# GT - All Terra Corrado Competition Series



## WheelTired (Feb 10, 2007)

Searched for info on this one with no luck, what year was this one manufactured.
Frame #'s
A064 T9212 0889
Claimed, never ridden or built up frame set....

Few Pictures.....

































































































Disclaimer, fine print:
Any and all information posted within this thread on this GT Corrado bicycle frame could be used for other purposes, please do not post sensative information if you do not want it used elsewhere 11/20/2008 2:34 PM


----------



## sho220 (Aug 3, 2005)

Cool frame...I'd guess '92???


----------



## alexk (Sep 30, 2005)

About 1994. Component spec was essentially the new Deore LX that replaced DX in Shimano's line up. They may have specified Deore XT shifters and derailleurs but I can't confirm that off the top of my head.

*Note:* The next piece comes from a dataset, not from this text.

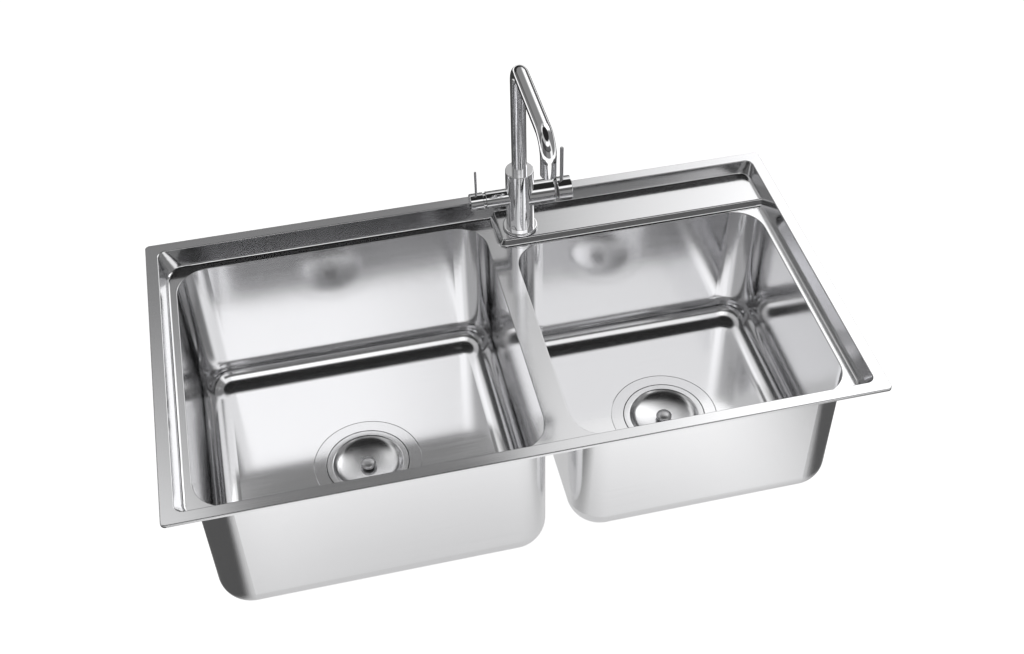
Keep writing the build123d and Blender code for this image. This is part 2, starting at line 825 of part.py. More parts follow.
with BuildPart() as shank_nut:
    with BuildSketch(Plane((tap_x, tap_y, washer_foot_z))) as nut_plan:
        RegularPolygon(shank_nut_flats / 2, 6, major_radius=False)
        Circle(shank_radius, mode=Mode.SUBTRACT)
    extrude(amount=-shank_nut_height)
finish(shank_nut, "tap_shank_nut")


# ================================================================ swivel spout
# One bent tube: up from the socket, level towards the front, and down at the nozzle.
spout_z = platform_z + spout_rise
spigot_foot = body_top - spigot_depth
nozzle_end = spout_z - spout_drop
with BuildPart() as spout_tube:
    with BuildLine() as spout_path:
        FilletPolyline(
            (tap_x, tap_y, spigot_foot),
            (tap_x, tap_y, spout_z),
            (tap_x, tap_y - spout_reach, spout_z),
            (tap_x, tap_y - spout_reach, nozzle_end),
            radius=(spout_bend, nozzle_bend),
        )
    with BuildSketch(Plane((tap_x, tap_y, spigot_foot))) as tube_section:
        Circle(spout_radius)
        Circle(spout_radius - spout_wall, mode=Mode.SUBTRACT)
    sweep(path=spout_path.wire())
    add(turned(
        tap_section, tap_axis,
        (spout_radius - spout_wall, spigot_foot),
        (spigot_foot_radius, spigot_foot),
        (spigot_foot_radius, spigot_foot + spigot_foot_height),
        (spout_radius - spout_wall, spigot_foot + spigot_foot_height),
    ))
finish(spout_tube, "spout_tube")
print("spout", spout_tube.part.volume, len(spout_tube.part.solids()))

# Gland that closes the socket around the tube and holds its foot down.
gland_foot = spigot_foot + spigot_foot_height + swivel_play
groove_places = (gland_foot + oring_margin, gland_foot + 2 * oring_margin)
with BuildPart() as spout_gland:
    add(turned(
        tap_section, tap_axis,
        (spout_radius + running, gland_foot),
        (socket_radius, gland_foot),
        (socket_radius, body_top),
        (spout_radius + running, body_top),
    ))
    for groove in groove_places:
        add(turned(
            tap_section, tap_axis,
            (spout_radius, groove - oring_section),
            (spout_radius + oring_section * 2, groove - oring_section),
            (spout_radius + oring_section * 2, groove + oring_section),
            (spout_radius, groove + oring_section),
        ), mode=Mode.SUBTRACT)
finish(spout_gland, "spout_gland")

with BuildPart() as spout_orings:
    for groove in groove_places:
        with BuildSketch(Plane(
            origin=(tap_x + spout_radius + running + oring_section, tap_y, groove),
            x_dir=(1, 0, 0), z_dir=(0, -1, 0),
        )) as ring_section:
            RegularPolygon(oring_section - clearance / 4, oring_sides)
        revolve(axis=tap_axis)
finish(spout_orings, "spout_orings")

# Aerator pressed into the nozzle, with a ring of water holes.
aerator_radius = spout_radius - spout_wall
with BuildPart() as aerator:
    with BuildSketch(Plane((tap_x, tap_y - spout_reach, nozzle_end))) as aerator_plan:
        Circle(aerator_radius)
        for ring, ring_radius in enumerate(aerator_ring_radii, 1):
            with PolarLocations(ring_radius, ring * aerator_ring_count):
                Circle(aerator_hole, mode=Mode.SUBTRACT)
    extrude(amount=aerator_height)
finish(aerator, "spout_aerator")


# ================================================================ filtered-water valve, left arm
valve_radius = filter_bore - clearance / 4
valve_end = -filter_arm_end + valve_inset
spindle_radius = filter_spindle_radius
with BuildPart() as filter_valve:
    add(turned(
        arm_section, arm_axis,
        (filter_bore_end, spindle_radius + running),
        (filter_bore_end, valve_radius),
        (valve_end, valve_radius),
        (valve_end, spindle_radius + running),
    ))
finish(filter_valve, "filter_valve")

filter_cap_start = -(filter_arm_end + filter_gap)
filter_cap_end = filter_cap_start - filter_cap_length
neck_start = -(filter_arm_end + lift_play)
spindle_end = filter_cap_start - spindle_grip
with BuildPart() as filter_spindle:
    add(turned(
        arm_section, arm_axis,
        (filter_bore_end - clearance * 5, 0),
        (filter_bore_end - clearance * 5, spindle_radius),
        (spindle_end, spindle_radius),
        (spindle_end, 0),
    ))
finish(filter_spindle, "filter_spindle")

filter_neck_radius = filter_arm_radius - groove_depth
with BuildPart() as filter_cap:
    add(turned(
        arm_section, arm_axis,
        (neck_start, spindle_radius),
        (neck_start, filter_neck_radius),
        (filter_cap_start, filter_neck_radius),
        (filter_cap_start, filter_arm_radius - edge_break),
        (filter_cap_start - edge_break, filter_arm_radius),
        (filter_cap_end, filter_arm_radius),
        (filter_cap_end, 0),
        (spindle_end, 0),
        (spindle_end, spindle_radius),
    ))
    rim = [edge for edge in filter_cap.edges().filter_by(GeomType.CIRCLE)
           if abs(edge.center().X - tap_x - filter_cap_end) < 0.001]
    fillet(rim, cap_rounding)
    with BuildSketch(Plane((
        tap_x + filter_cap_start - filter_cap_length / 2, tap_y, arm_z + filter_arm_radius
    ))) as filter_pin_hole:
        Circle(filter_pin_radius)
    extrude(amount=-filter_pin_grip, mode=Mode.SUBTRACT)
finish(filter_cap, "filter_cap")

with BuildPart() as filter_pin:
    with BuildSketch(Plane((
        tap_x + filter_cap_start - filter_cap_length / 2,
        tap_y,
        arm_z + filter_arm_radius - filter_pin_grip,
    ))) as filter_pin_plan:
        Circle(filter_pin_radius)
    extrude(amount=filter_pin_top - filter_arm_radius + filter_pin_grip)
    fillet(filter_pin.edges().group_by(Axis.Z)[-1], pin_rounding)
finish(filter_pin, "filter_pin")


# ================================================================ mixer, right arm
pivot_x = mixer_arm_end - mixer_pivot_depth
cap_start = mixer_arm_end + mixer_gap
cap_end = cap_start + mixer_cap_length
carrier_start = pivot_x - carrier_half
carrier_end = pivot_x + carrier_half
cartridge_end = carrier_start - lift_play

with BuildPart() as mixer_cartridge:
    add(turned(
        arm_section, arm_axis,
        (mixer_bore_end, 0),
        (mixer_bore_end, mixer_bore - clearance / 4),
        (cartridge_end, mixer_bore - clearance / 4),
        (cartridge_end, 0),
    ))
finish(mixer_cartridge, "mixer_cartridge")

# Retaining nut with a dome that fills the groove in front of the cap.
carrier_hole = carrier_radius + running
with BuildPart() as mixer_dome:
    with BuildSketch(Plane(
        origin=(tap_x + pivot_x, tap_y, arm_z), x_dir=(1, 0, 0), z_dir=(0, -1, 0)
    )) as dome_profile:
        with BuildLine() as dome_line:
            dome_foot = mixer_pivot_depth
            dome_edge = sqrt(dome_radius ** 2 - dome_foot ** 2)
            mouth = sqrt(dome_radius ** 2 - dome_mouth ** 2)
            middle = dome_radius / sqrt(2)
            arc = ThreePointArc(
                (dome_foot, dome_edge), (middle, middle), (mouth, dome_mouth)
            )
            inner = dome_radius - cap_wall
            inner_mouth = sqrt(inner ** 2 - dome_mouth ** 2)
            back = sqrt(inner ** 2 - carrier_hole ** 2)
            Line(arc @ 1, (inner_mouth, dome_mouth))
            hollow = ThreePointArc(
                (inner_mouth, dome_mouth),
                (
                    inner * cos(radians(dome_hollow_angle)),
                    inner * sin(radians(dome_hollow_angle)),
                ),
                (back, carrier_hole),
            )
            Polyline(
                (back, carrier_hole),
                (carrier_start - pivot_x, carrier_hole),
                (carrier_start - pivot_x, mixer_bore - clearance / 4),
                (dome_foot, mixer_bore - clearance / 4),
                (dome_foot, dome_edge),
            )
        make_face()
    revolve(axis=arm_axis)
finish(mixer_dome, "mixer_dome_nut")
print("dome", mixer_dome.part.volume, len(mixer_dome.part.solids()))

# Turning carrier of the lever, with a slot that the stem tilts in.
with BuildPart() as mixer_carrier:
    add(turned(
        arm_section, arm_axis,
        (carrier_start, 0),
        (carrier_start, carrier_radius),
        (carrier_end, carrier_radius),
        (carrier_end, 0),
    ))
    with BuildSketch(Plane(
        origin=(tap_x + pivot_x, tap_y, arm_z), x_dir=(1, 0, 0), z_dir=(0, -1, 0)
    )) as stem_slot:
        Circle(slot_half_height)
        with Locations((carrier_half / 2 + edge_break, 0)):
            Rectangle(carrier_half + 2 * edge_break, 2 * slot_half_height)
    extrude(amount=mixer_stem_radius + lift_play, both=True, mode=Mode.SUBTRACT)
    with BuildSketch(Plane(
        origin=(tap_x + pivot_x, tap_y, arm_z), x_dir=(1, 0, 0), z_dir=(0, -1, 0)
    )) as pivot_hole:
        Circle(pivot_pin_radius)
    extrude(amount=pivot_pin_half, both=True, mode=Mode.SUBTRACT)
finish(mixer_carrier, "mixer_carrier")

with BuildPart() as pivot_pin:
    with BuildSketch(Plane(
        origin=(tap_x + pivot_x, tap_y, arm_z), x_dir=(1, 0, 0), z_dir=(0, -1, 0)
    )) as pivot_section:
        Circle(pivot_pin_radius)
    extrude(amount=pivot_pin_half, both=True)
finish(pivot_pin, "mixer_pivot_pin")

hollow_radius = dome_radius + dome_play
hollow_end = pivot_x + hollow_radius
stem_end = hollow_end + stem_grip
with BuildPart() as mixer_stem:
    add(turned(
        arm_section, arm_axis,
        (pivot_x - stem_tail, 0),
        (pivot_x - stem_tail, mixer_stem_radius),
        (stem_end, mixer_stem_radius),
        (stem_end, 0),
    ))
    with BuildSketch(Plane(
        origin=(tap_x + pivot_x, tap_y, arm_z), x_dir=(1, 0, 0), z_dir=(0, -1, 0)
    )) as stem_hole:
        Circle(pivot_pin_radius + running)
    extrude(amount=mixer_stem_radius, both=True, mode=Mode.SUBTRACT)
finish(mixer_stem, "mixer_stem")

pin_x = tap_x + cap_start + mixer_pin_inset
cap_mouth = sqrt(hollow_radius ** 2 - (cap_start - pivot_x) ** 2)
hollow_floor = sqrt(hollow_radius ** 2 - mixer_stem_radius ** 2)
hollow_bend = (hollow_radius / sqrt(5) * 2, hollow_radius / sqrt(5))
with BuildPart() as mixer_cap:
    with BuildSketch(Plane(
        origin=(tap_x + pivot_x, tap_y, arm_z), x_dir=(1, 0, 0), z_dir=(0, -1, 0)
    )) as cap_profile:
        with BuildLine():
            ThreePointArc(
                (cap_start - pivot_x, cap_mouth),
                hollow_bend,
                (hollow_floor, mixer_stem_radius),
            )
            Polyline(
                (hollow_floor, mixer_stem_radius),
                (stem_end - pivot_x, mixer_stem_radius),
                (stem_end - pivot_x, 0),
                (cap_end - pivot_x, 0),
                (cap_end - pivot_x, mixer_arm_radius),
                (cap_start - pivot_x + edge_break, mixer_arm_radius),
                (cap_start - pivot_x, mixer_arm_radius - edge_break),
                (cap_start - pivot_x, cap_mouth),
            )
        make_face()
    revolve(axis=arm_axis)
    rim = [edge for edge in mixer_cap.edges().filter_by(GeomType.CIRCLE)
           if abs(edge.center().X - tap_x - cap_end) < 0.001]
    fillet(rim, cap_rounding)
    with BuildSketch(Plane((pin_x, tap_y, arm_z + mixer_arm_radius))) as mixer_pin_hole:
        Circle(mixer_pin_radius)
    extrude(amount=-mixer_pin_grip, mode=Mode.SUBTRACT)
finish(mixer_cap, "mixer_cap")

with BuildPart() as mixer_pin:
    with BuildSketch(Plane((pin_x, tap_y, arm_z + mixer_arm_radius - mixer_pin_grip))) as pin_plan:
        Circle(mixer_pin_radius)
    extrude(amount=mixer_pin_top - mixer_arm_radius + mixer_pin_grip)
    fillet(mixer_pin.edges().group_by(Axis.Z)[-1], pin_rounding)
finish(mixer_pin, "mixer_pin")
print("cap", mixer_cap.part.volume, len(mixer_cap.part.solids()))
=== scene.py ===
from math import degrees, radians

import bpy
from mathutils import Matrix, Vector


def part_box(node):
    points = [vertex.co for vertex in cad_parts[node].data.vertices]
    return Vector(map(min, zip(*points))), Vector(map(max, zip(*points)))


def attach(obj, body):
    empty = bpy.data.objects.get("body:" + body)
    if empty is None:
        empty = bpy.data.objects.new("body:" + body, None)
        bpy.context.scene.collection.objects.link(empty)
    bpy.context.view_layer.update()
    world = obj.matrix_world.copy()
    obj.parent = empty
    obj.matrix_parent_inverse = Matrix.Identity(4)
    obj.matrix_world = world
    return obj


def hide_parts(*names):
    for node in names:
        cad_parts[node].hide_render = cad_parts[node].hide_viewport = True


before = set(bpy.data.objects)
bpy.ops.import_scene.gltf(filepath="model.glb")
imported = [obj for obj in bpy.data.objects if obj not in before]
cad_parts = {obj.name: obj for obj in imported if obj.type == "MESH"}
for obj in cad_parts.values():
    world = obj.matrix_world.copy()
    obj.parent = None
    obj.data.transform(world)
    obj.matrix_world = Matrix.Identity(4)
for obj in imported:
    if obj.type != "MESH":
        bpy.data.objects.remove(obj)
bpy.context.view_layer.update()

scene = bpy.context.scene


# ---------------------------------------------------------------- studio and camera
# A pale kitchen floor at its real depth below the sink, two large soft lamps and a white
# room with black cards behind and above, which the bare metal shows as its dark bands.
floor_height = -0.9
floor_size = 14
floor_shade = 0.82
floor_glow_to_camera = 0.55
# painted shadow: seen in reflections, the floor's glow is painted dim in a soft disc under the
# sink, standing in for the sink's shadow, and brightens further out
under_sink = (0, 0.2, 0)
painted_shadow_glow, painted_shadow_radius = 0.10, 0.55
glow_far, far_radius = 0.62, 1.25
white_room = 1.0
room_light = 0.55
bpy.ops.mesh.primitive_plane_add(size=floor_size, location=(0, 0, floor_height))
floor = bpy.context.object
floor.name = "studio_floor"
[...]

Edit for addtional info: Rigid fork was a GT Bologna Lite


----------



## gm1230126 (Nov 4, 2005)

Frame was built in late 92 but it's actually a 1993 model year frame. Here's a 93 catalog pic along with the link to Bikepedia.

http://www.bikepedia.com/QuickBike/BikeSpecs.aspx?Year=1993&Brand=GT&Model=Corrado&Type=bike


----------



## girlonbike (Apr 24, 2008)

Cool. Are you going to keep this one or sell it, WheelTired? Looks clean.


----------



## WheelTired (Feb 10, 2007)

Thanks for the info and scans of the bike, very cool:
no intentions of selling the frame ITS MY SIZE, things change though... the guy I bought it from sent me on a treasure hunt with coordinates...his words "if you can find it, you can have it, fate will determine if it is worth money". needless to say, I found it after 2 hours searching in the general area, left him cash where the frame was setting...strange deal !! Boulder Colorado, say no more...

Fork will be sold. !!


----------



## cegrover (Oct 17, 2004)

Interesting transaction, but cool frame! The dropouts don't look too worn (if at all), so maybe it really never saw use. Looks like the frame's had at least a little 'shop wear', but who cares? The attachment above indicates the fork may well be original to it, so I wouldn't sell just due to originality, BUT the bike would be cool rigid.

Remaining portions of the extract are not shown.